Thai stocks pressured by external factors SCBS advises investors to prepare for volatility in Q3

Wednesday 08 July 2015 15:48
SCB Securities (SCBS) has suggested that the Thai economy reached its low point in 1Q15, and positive developments in the local economy will help revive Thai stocks from 3Q15. External factors pressuring the Thai bourse in 3Q15 will arise mainly from a Fed interest rate hike and uncertainty over the future of Greece. Investors should look for six outstanding stocks that will benefit from the improving economic cycle.

Speaking about the Thai stock market for 2Q15, SCBS Senior Vice President Mr. Isara Ordeedolchest said that the SET index for 2Q15 has weakened, plunging by 4.7% from the highest level recorded in the same quarter, reducing investor confidence. However, there have not been any signals indicating further vulnerability for the current economy. With satisfactorily recovering consumption levels (excluding the automobile and private investment segments), it is believed that the downside has ended since 1Q15. This positive trend is also backed by increasing government spending, and the two policy rate cuts to a 1.5% p.a. level, which are expected to help the economy regain momentum. It is estimated that the Thai economy should expand by 3% this year.

Apart from a growing economy expected this year and the year to come, factors to revive the stock market could arise from government budget disbursement and government project investments which have progressed as scheduled.

However, 3Q12 could be a challenge for the Thai stock market with looming external factors. The Federal Reserve has signaled a proposal to tighten monetary policy during its meeting on 28-29 July. It is very likely that interest rates will rise for the first time in September, and capital outflow from emerging markets to the U.S. could be expected. Moreover, the debt crisis in Greece will not end soon, while the threat of the MERS virus will continue adding concern over the tourism industry.

"We do not expect a hard landing for the SET. However, investors should be prepared to face volatility in Q3. Despite awareness of negative factors and the Fed's interest rate hike, signaling improving economic sentiments, the market could face short-term adjustment before making a recovery. Compared to other stock markets in the region, the Thai stock market is regarded as less sensitive to Fed interest rate hikes as foreign funds have flowed out since the Fed decided to end QE."

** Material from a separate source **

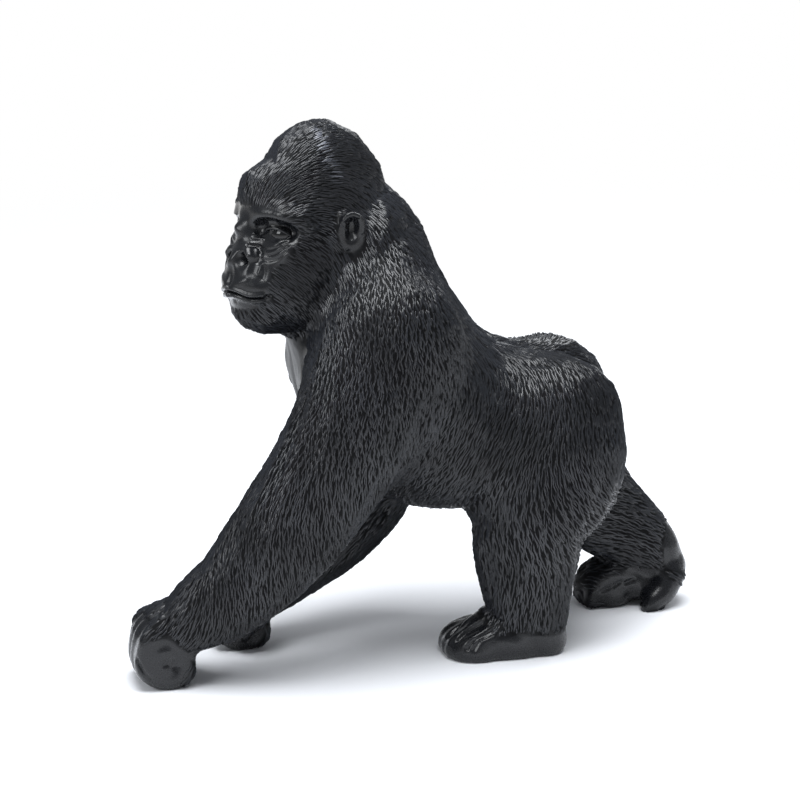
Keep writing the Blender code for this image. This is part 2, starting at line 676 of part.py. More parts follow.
def main():
    clear_scene()
    blocks = new_collection("clay")
    cutters = new_collection("cutters")
    home = new_collection("gorilla")
    loft_trunk("trunk", blocks)
    make_muscles(blocks)
    loft_limb("near_arm", NEAR_ARM, blocks)
    loft_limb("far_arm", FAR_ARM, blocks)
    loft_limb("near_leg", NEAR_LEG, blocks)
    loft_limb("far_leg", FAR_LEG, blocks)
    loft_skull("skull", blocks)
    rough = join(blocks, "rough", blocks)
    remesh_body(rough, BLOCK_VOXEL, 4)
    fill_hollows(rough.data, 120)
    make_face(blocks)
    rough = join(blocks, "rough", blocks)
    remesh_body(rough, MUSCLE_VOXEL, 3)
    fill_hollows(rough.data, 36)
    carve_body(rough.data)
    make_ears(blocks)
    make_fist("near", (-87.0, -26.5, 23.0), NEAR_KNUCKLE, 1, blocks)
    make_fist("far", (-54.0, 16.0, 20.0), FAR_KNUCKLE, -1, blocks)
    make_near_foot(blocks)
    make_far_foot(blocks)
    body = join(blocks, NODE, home)
    remesh_body(body, SKIN_VOXEL, 3)
    fill_hollows(body.data, 8)
    for stations in (NEAR_ARM, FAR_ARM, NEAR_LEG, FAR_LEG):
        carve_locks(body.data, stations)
    carve_face(body.data)
    carve_fist(body.data, NEAR_KNUCKLE)
    carve_fist(body.data, FAR_KNUCKLE)
    carve_toes(body.data, NEAR_TOES)
    carve_toes(body.data, FAR_TOES)
    carve_ears(body.data)
    make_eyes(blocks)
    for o in list(blocks.objects):
        blocks.objects.unlink(o)
        home.objects.link(o)
    body = join(home, NODE, home)
    remesh_body(body, SKIN_VOXEL, 2)
    lighten(body, FACE_DENSITY)
    keep = body.vertex_groups.new(name="face")
    points = read_points(body.data)
    face = np.linalg.norm(points - np.array(on_head(22.0, 0.0, -7.0)), axis=1) < 25.0
    keep.add([int(i) for i in np.nonzero(face)[0]], 1.0, "REPLACE")
    lighten(body, TRIANGLES, "face")
    body.vertex_groups.clear()
    flatten_ground(body, cutters)
    bake_modifiers(body)
    triangles = body.modifiers.new("triangles", "TRIANGULATE")
    triangles.min_vertices = 4
    bake_modifiers(body)
    centre_on_origin(body)
    body.data.materials.append(black_resin())
    bpy.data.collections.remove(blocks)


main()
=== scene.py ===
# %% [markdown]
# # A gorilla cast in black resin
#
# The real thing is one casting, about 230 mm long. A sculptor made the first one in clay, pressed every
# lock of fur in with a small tool, and a mould copied it into black resin with a satin shine. The packed
# solid already has the whole body, so this script dresses it: a smooth skin taken from the solid, a face
# worked finer, and the locks of fur laid on it one by one in the direction that the hair grows.

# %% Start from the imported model
import math

import bmesh
import bpy
import numpy as np
from mathutils import Matrix, Vector
from mathutils.bvhtree import BVHTree
from mathutils.kdtree import KDTree


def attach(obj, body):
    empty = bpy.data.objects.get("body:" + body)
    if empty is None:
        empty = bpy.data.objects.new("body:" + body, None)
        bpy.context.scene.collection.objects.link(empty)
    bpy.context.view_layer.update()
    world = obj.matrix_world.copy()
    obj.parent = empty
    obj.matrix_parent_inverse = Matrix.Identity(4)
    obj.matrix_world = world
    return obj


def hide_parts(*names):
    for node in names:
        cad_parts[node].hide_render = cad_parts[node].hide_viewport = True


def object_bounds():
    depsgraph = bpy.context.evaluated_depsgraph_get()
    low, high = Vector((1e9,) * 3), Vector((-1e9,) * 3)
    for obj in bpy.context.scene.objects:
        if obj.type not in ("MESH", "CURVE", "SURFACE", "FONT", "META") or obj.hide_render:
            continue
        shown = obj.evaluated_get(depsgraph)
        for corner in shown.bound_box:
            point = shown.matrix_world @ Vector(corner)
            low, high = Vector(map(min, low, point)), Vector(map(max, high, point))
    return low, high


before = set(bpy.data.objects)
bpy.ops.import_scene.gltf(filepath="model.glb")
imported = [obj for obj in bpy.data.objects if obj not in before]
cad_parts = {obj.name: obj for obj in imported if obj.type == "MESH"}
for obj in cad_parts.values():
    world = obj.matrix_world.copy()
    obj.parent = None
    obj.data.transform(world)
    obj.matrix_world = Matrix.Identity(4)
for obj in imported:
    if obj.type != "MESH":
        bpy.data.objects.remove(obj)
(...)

For 3Q15, SCBS recommends six outstanding stocks that will benefit from an improving local economic cycle:

Advanced Info Service PCL (ADVANC): With 5.8% return from dividends, the company remains unscathed by economic fluctuations, and is capable of generating 10% growth in projects without 4G service.

AEON Thana Sinsap (Thailand) PCL: AEON's price is the lowest in the consumer loan service provider group. With PER of 8.7 and 12% EPS growth, it is supported by its loan growth, falling reserves and financial costs, and slower growth in operating expenses.

CP ALL PCL: The company reports strong growth of EPS (33% in 2015) with potential upside from a partial sale of Makro stock.

Siam Global House PCL: This is a company with strong fundamentals, but pricing still lags amid recovering profitability in Q2 as supported by increasing sales from existing branches, branch expansion, and increasing profitability.

Kbank PCL: KBank is another laggard traded at an average PBV of -1S. The 155 reduction in stock price reflects concerns over NPLs and NIM.

True Corporation: The provider of mobile telephone services has not been much affected by external factors. Its profits are expected to recover in 2015 and double in 2016 with increasing market share.

Listed company profits in 2015 are expected to grow from a low base in 2014. Recovering oil prices could help support profit growth of up to 27% this year, before slowing down to 15% in 2016. Potential groups to report highest profits will be those with contracted profitability in the previous year, such as the insurance, logistics, petrochemical, tourism, energy, and food industries. The media sector is expected to report shrinking profits due to increasing costs related to the digital TV business, while property sector profitability will remain stable.